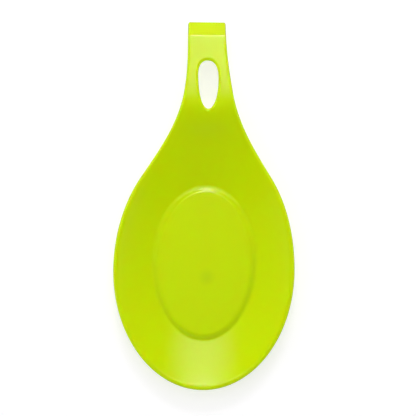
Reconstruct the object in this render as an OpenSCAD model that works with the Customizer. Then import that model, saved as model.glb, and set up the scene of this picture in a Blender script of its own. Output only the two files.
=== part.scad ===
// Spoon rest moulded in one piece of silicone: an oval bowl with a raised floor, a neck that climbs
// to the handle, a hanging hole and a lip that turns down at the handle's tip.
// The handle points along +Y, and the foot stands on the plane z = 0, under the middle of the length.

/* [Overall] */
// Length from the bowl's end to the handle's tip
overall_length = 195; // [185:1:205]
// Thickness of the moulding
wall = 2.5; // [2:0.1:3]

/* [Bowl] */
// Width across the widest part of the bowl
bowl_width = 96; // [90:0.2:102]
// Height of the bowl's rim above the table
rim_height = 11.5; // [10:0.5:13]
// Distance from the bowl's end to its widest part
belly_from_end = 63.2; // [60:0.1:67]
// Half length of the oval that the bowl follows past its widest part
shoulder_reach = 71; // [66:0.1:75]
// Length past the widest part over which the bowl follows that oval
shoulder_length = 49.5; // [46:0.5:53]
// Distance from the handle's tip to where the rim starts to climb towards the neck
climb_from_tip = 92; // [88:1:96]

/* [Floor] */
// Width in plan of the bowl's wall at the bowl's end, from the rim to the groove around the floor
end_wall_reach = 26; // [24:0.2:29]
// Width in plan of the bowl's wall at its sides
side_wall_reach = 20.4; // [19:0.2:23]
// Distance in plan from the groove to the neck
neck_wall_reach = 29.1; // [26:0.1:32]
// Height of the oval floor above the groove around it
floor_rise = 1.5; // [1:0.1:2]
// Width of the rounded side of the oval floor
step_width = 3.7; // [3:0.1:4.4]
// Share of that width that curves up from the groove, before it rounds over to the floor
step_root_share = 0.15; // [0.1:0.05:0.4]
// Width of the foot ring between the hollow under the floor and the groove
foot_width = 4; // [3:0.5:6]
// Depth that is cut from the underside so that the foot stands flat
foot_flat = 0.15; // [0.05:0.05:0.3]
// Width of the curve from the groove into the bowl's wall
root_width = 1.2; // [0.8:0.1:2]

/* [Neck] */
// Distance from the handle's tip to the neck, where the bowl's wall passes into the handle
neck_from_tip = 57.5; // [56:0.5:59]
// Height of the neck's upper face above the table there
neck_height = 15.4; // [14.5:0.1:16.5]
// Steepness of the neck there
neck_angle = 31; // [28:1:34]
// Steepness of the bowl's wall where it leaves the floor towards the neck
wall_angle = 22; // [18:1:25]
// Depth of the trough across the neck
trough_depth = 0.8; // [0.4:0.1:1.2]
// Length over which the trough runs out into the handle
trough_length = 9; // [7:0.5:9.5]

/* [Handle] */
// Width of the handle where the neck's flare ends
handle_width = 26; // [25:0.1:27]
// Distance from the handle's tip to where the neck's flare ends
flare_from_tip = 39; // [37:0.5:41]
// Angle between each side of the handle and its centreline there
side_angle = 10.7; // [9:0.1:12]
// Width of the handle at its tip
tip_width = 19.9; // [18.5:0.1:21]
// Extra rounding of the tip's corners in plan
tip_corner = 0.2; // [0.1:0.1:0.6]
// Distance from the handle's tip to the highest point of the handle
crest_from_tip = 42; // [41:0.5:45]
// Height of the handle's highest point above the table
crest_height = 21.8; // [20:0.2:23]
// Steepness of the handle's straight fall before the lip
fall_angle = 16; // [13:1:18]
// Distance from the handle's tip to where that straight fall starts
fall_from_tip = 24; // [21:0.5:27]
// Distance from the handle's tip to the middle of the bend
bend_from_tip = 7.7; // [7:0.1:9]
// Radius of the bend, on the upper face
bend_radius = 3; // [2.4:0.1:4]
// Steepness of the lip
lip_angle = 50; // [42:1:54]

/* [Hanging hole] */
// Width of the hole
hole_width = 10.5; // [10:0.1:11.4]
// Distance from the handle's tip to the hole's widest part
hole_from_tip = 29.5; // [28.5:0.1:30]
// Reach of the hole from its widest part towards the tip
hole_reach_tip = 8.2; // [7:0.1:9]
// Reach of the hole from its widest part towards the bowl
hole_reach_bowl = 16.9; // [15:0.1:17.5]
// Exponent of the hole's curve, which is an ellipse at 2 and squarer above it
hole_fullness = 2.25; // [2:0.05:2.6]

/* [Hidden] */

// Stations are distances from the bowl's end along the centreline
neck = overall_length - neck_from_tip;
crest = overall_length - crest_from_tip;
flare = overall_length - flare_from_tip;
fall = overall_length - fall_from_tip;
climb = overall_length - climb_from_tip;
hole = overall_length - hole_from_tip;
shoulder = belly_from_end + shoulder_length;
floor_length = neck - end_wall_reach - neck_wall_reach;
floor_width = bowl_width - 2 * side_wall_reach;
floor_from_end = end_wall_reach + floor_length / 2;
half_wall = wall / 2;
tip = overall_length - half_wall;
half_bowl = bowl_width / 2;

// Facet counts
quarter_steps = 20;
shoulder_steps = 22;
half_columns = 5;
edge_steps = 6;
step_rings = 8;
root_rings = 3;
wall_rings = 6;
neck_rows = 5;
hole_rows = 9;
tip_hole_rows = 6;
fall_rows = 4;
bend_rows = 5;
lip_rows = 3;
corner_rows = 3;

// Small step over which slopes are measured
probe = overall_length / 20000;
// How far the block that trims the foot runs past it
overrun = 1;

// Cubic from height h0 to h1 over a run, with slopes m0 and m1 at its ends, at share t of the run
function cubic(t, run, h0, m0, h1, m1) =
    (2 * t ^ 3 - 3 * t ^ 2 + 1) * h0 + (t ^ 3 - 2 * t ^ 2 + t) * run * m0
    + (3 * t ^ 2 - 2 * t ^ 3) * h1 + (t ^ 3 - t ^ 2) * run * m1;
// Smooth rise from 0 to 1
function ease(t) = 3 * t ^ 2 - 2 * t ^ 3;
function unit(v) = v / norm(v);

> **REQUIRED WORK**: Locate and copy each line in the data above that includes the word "with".

> **WRITTEN SOLUTION**:
Reconstruct the object in this render as an OpenSCAD model that works with the Customizer. Then import that model, saved as model.glb, and set up the scene of this picture in a Blender script of its own. Output only the two files.
// Spoon rest moulded in one piece of silicone: an oval bowl with a raised floor, a neck that climbs
// Cubic from height h0 to h1 over a run, with slopes m0 and m1 at its ends, at share t of the run